The interpretation however, for ACF and PACF plots are the same. We see that if the tail cuts off after lag \(j\), then we can say that it is an \(MA(q)\) or \(AR(p)\) where either \(q\) or \(p\) equal \(j\). It is only in the theoretical examples that we see such clean plots. When using real or even simulated data, the results require closer examination.

NOTE: The PACF plots start at lag 1.

Simulation

Below we will show some quick simulations to get an idea of what actual ACF and PACF plots may appear like. The first simulation is for an \(MA(2)\) process.

set.seed(101)
MA2 <- arima.sim(n = 100, list(ma = c(0.9, 0.6)), sd = 1)
acf(MA2, main = 'MA(2) theta1=0.9, theta2=0.6 ACF')

pacf(MA2, main = 'MA(2) theta1=0.9, theta2=0.6 PACF')

Next we will have an \(AR(2)\) process.

set.seed(101)
AR2 <- arima.sim(n = 100, model = list(ar = c(0.9, -0.6)), sd = 1)
acf(AR2, main = 'AR(2) phi1=0.9, phi2=-0.6 ACF')

pacf(AR2, main = 'AR(2) phi1=0.9, phi2=-0.6 PACF')

It is clear that when you examine the \(MA(2)\) through an ACF and an \(AR(2)\) through a PACF that the cutoff happens after lag 2 for each of those corresponding plots. In the other plots however you see a slow ‘tailing-off’ which is typical. If you encounter a rough where the ACF and PACF both are tailing off, it indicates that there is an underlying \(ARMA(p,q)\) model.

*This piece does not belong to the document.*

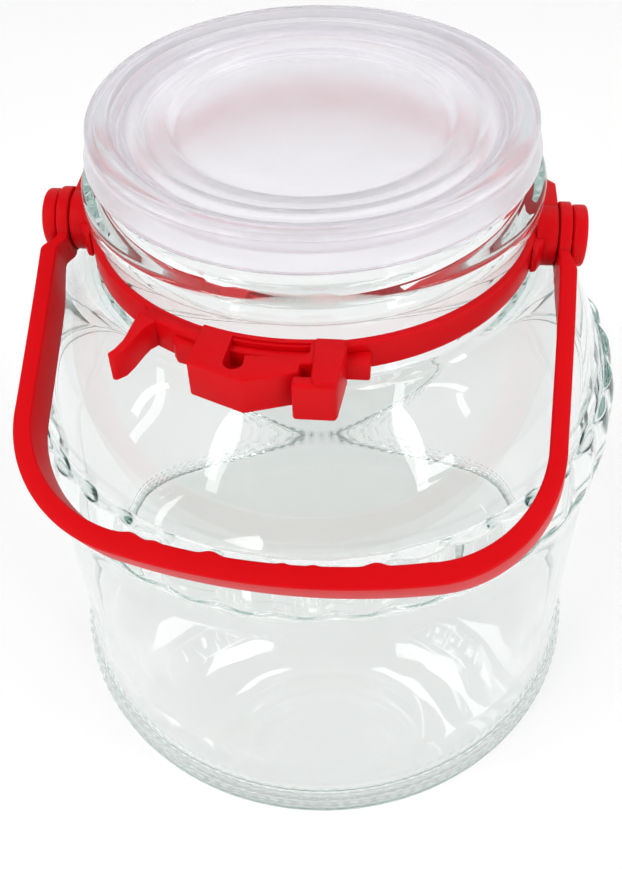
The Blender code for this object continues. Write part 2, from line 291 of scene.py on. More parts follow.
jarSize = {
    "standRadius": 78.5, "heelRadius": 83.75, "heelHeight": 3.2,
    "panelRadius": 80.5, "panelTopRadius": 81.2,
    "beltLow": 106.4, "beltLowRadius": 81.7, "beltTop": 122.8, "beltTopRadius": 79.2,
    "neckRadius": 53.4, "neckRoot": 155.8,
    "beadRadius": 55.8, "beadLow": 172.6, "beadHeight": 7.4,
    "finishRadius": 51.2, "rim": 191.2, "mouthRadius": 46.8,
    "wall": 3.2, "floor": 6.4,
    "columns": 504,
}
jarRelief = {
    "Lobes": 36, "Lobe turn": math.radians(-2.2), "Lobe swell": 1.3 * mm, "Lobe drop": 1.2 * mm,
    "Belt low": jarSize["beltLow"] * mm, "Belt top": jarSize["beltTop"] * mm,
    "Dots round": 128, "Dot rows": 4, "Dot low": 2.6 * mm, "Dot pitch": 3.5 * mm,
    "Dot height": 0.22 * mm,
}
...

However, with real-world data we can’t be certain of the actual model. We can merely guess at it by using the available sample data. For each model of the rough that we fit with an \(ARMA(p,q)\) where \(p=0,\cdots\) and \(q=\cdots\), there is a corresponding criterion value such as \(AICc\). We can then fit several possible models based on the appearance of the ACF and PACF plots to see which model has the smallest \(AICc\) value. It is also possible to use the function auto.arima() from the forecast package to do this task. However, their results are not identical and so it is up to you what you choose. There could be differences in how they choose their criterion, but I am not sure as to the reason.